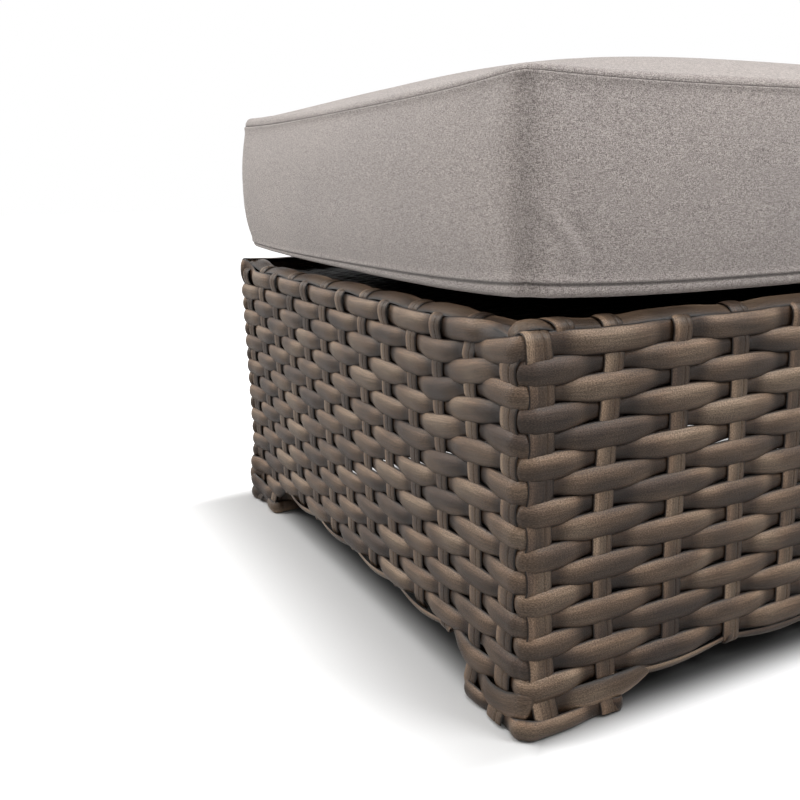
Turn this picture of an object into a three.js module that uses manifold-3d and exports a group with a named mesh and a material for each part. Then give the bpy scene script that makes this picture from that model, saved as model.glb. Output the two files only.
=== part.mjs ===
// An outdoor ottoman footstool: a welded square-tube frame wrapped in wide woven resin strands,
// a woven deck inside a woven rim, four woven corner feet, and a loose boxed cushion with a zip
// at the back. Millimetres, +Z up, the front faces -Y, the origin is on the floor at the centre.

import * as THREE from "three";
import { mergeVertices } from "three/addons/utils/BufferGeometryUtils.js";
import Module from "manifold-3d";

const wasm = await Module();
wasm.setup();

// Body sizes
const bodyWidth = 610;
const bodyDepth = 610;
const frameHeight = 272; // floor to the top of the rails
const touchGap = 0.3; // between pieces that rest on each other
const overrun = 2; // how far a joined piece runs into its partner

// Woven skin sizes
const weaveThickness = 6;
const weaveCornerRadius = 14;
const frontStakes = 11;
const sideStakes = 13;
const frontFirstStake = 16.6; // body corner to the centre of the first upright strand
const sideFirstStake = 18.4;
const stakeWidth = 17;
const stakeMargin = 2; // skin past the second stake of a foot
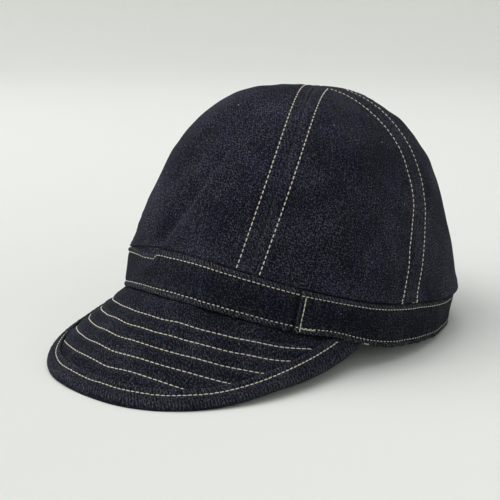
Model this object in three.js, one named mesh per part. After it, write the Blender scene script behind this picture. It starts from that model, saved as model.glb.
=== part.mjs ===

────

DIRECTION:
The records above must be repeated exactly, every one of them.

RESULT OF THE TASK:
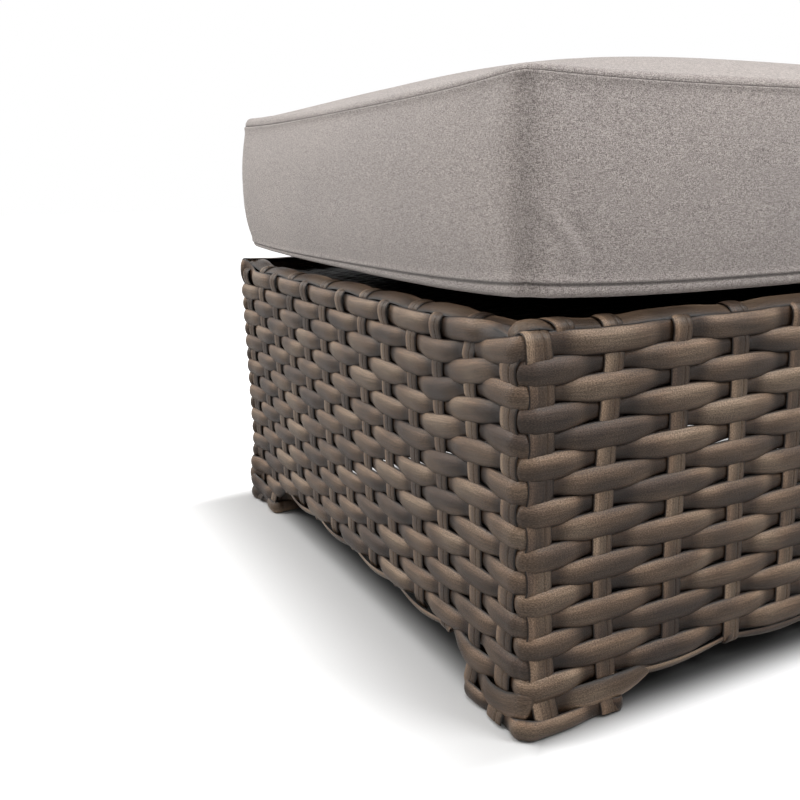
Turn this picture of an object into a three.js module that uses manifold-3d and exports a group with a named mesh and a material for each part. Then give the bpy scene script that makes this picture from that model, saved as model.glb. Output the two files only.
=== part.mjs ===
// An outdoor ottoman footstool: a welded square-tube frame wrapped in wide woven resin strands,
// a woven deck inside a woven rim, four woven corner feet, and a loose boxed cushion with a zip
// at the back. Millimetres, +Z up, the front faces -Y, the origin is on the floor at the centre.

import * as THREE from "three";
import { mergeVertices } from "three/addons/utils/BufferGeometryUtils.js";
import Module from "manifold-3d";

const wasm = await Module();
wasm.setup();

// Body sizes
const bodyWidth = 610;
const bodyDepth = 610;
const frameHeight = 272; // floor to the top of the rails
const touchGap = 0.3; // between pieces that rest on each other
const overrun = 2; // how far a joined piece runs into its partner

// Woven skin sizes
const weaveThickness = 6;
const weaveCornerRadius = 14;
const frontStakes = 11;
const sideStakes = 13;
const frontFirstStake = 16.6; // body corner to the centre of the first upright strand
const sideFirstStake = 18.4;
const stakeWidth = 17;
const stakeMargin = 2; // skin past the second stake of a foot
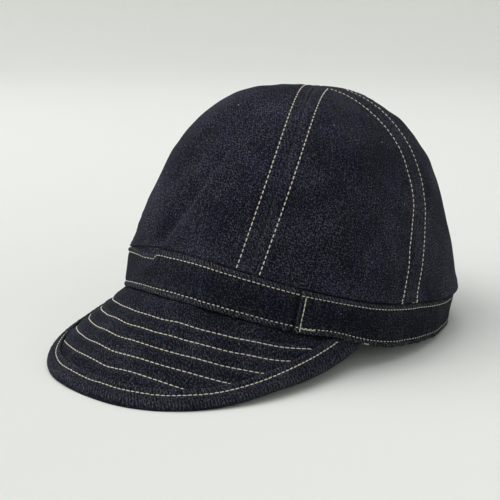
Model this object in three.js, one named mesh per part. After it, write the Blender scene script behind this picture. It starts from that model, saved as model.glb.
=== part.mjs ===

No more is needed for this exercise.